Every self-initiated positive change begins with three simple steps:

  1. Create a vision. In this case, create a vision of a better way of viewing and responding to potential distractions.
  2. Form a plan. In this case, develop a plan for how you can respond to distractions or potential distractions in a positive, effective way.
  3. Make a decision to act on the plan, again and again and again.

Developing a personal refocusing plan and acting on it will help you make the changes that you are seeking, so that you are more in control and more focused on the right things when you face potential distractions in your performances and your life. You can begin designing your personal plan for distraction control right now by responding to the following questions:

  1. What do you want to change about how you see and respond to distractions or potential distractions in your practices, performances, work, or life?
  2. Why do you want to change how you see or respond to distractions or potential distractions in these parts of your performance or life? Why is it important for you to make these changes?
  3. If you come up with a personal distraction control plan right now, can you decide to act on this plan repeatedly until you gain control over your focus and your distractions? If your answer to this deciding question is yes, then you will make the changes that you are seeking. If your answer is no, then rethink why it is important for you to act on your plan, because to control distractions or to focus through distractions in the real world, only action counts.

After you have answered the three distraction control questions, you are ready to complete the distraction control plan (see figure 7.1). Many of the athletes I have worked with have successfully used this tool to help them pinpoint their distractions and their reminders for dealing effectively with those distractions. Some of them carry that one-page plan with them to competitions and major events until their reminders are automated and inside their heads.

In the first column on the distraction control plan, list the major distractions or refocusing situations that you have faced in the past or are likely to face in the future, those that have interfered with your best focus or best performance.

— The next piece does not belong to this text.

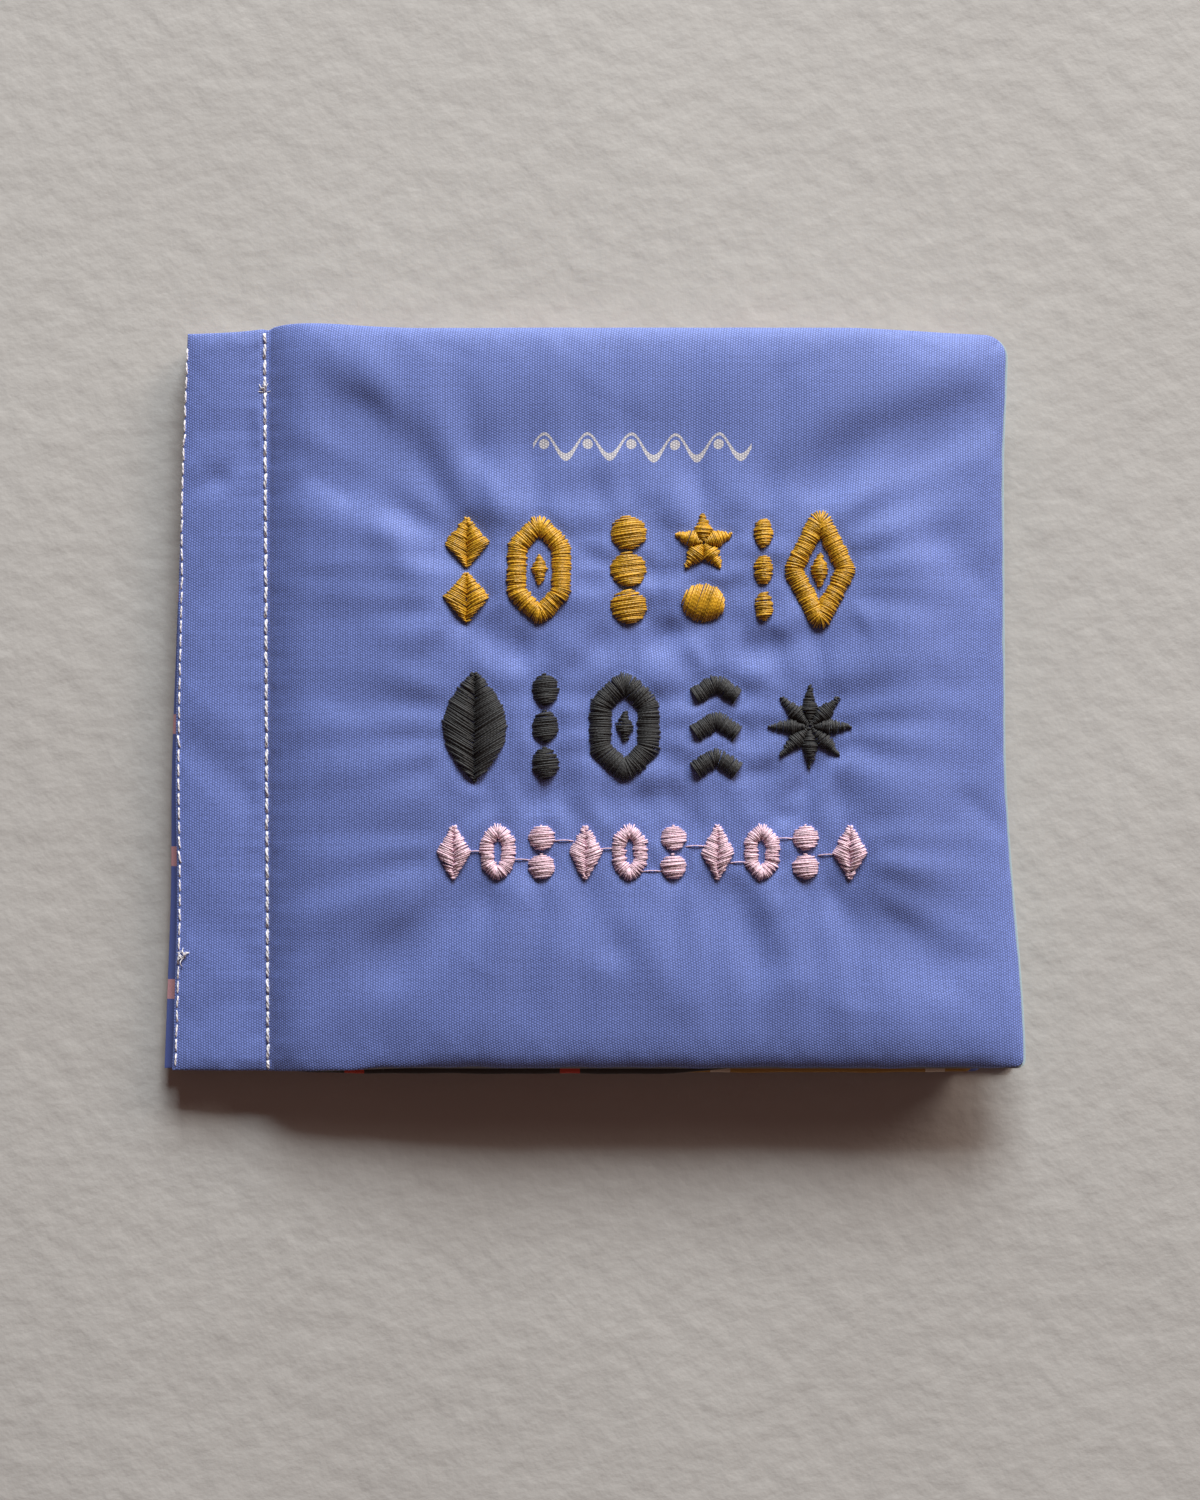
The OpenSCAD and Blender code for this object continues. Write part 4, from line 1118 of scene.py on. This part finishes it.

Think about the key events that happen in your world or in your mind that prevent you from being your best, feeling your best, or performing your best. The distractions that you list and target for improvement can be in any area relevant to you. For example, you might identify something that happens to you before, during, or after a practice, competition, or performance, or what happens at home, at school, at work, or within your daily interactions or relationships.

In the second column, indicate your typical response to these distractions in the past. Consider what you were thinking, saying to yourself, or focusing on when you faced these distractions. In the third column, indicate how you would prefer to respond in each of these situations now and in the future. What would you prefer to think, say to yourself, or focus on the next time that you face this potentially distracting situation?

In the fourth column, write down a strong refocusing reminder that you can use in that situation to get your focus back to where you want it to be, back to where it is most beneficial to you and your performance. List key reminders that you can say or think to yourself the next time you face each of the distractions that you have listed in the first column. Write down reminders that you can use in the heat of the moment to refocus and quickly get back on a positive track.

Effective real-world refocusing reminders in potentially stressful situations often begin with a reminder to breathe. You are probably breathing anyway, so you can just focus on your breathing-take one long, slow deep breath in followed by one long, slow, deep breath out. Then you can shift to a focus reminder that has personal meaning for you. Here are some examples:

  • Breathe, relax.
  • Focus, focus, focus.
  • Decide, decide, decide.
  • Change channels.
  • Focus only on my preparation-my game plan.
  • Focus only on what is within my immediate control-nothing else matters
  • This does not have to bother me-park it or tree it.
  • Let it go and focus on the next step.
  • I can perform well regardless of what happened before this moment.
  • Be totally here. Be in this moment.
  • I control my focus-it’s my choice.
  • Shift focus back to what will do me the most good-now!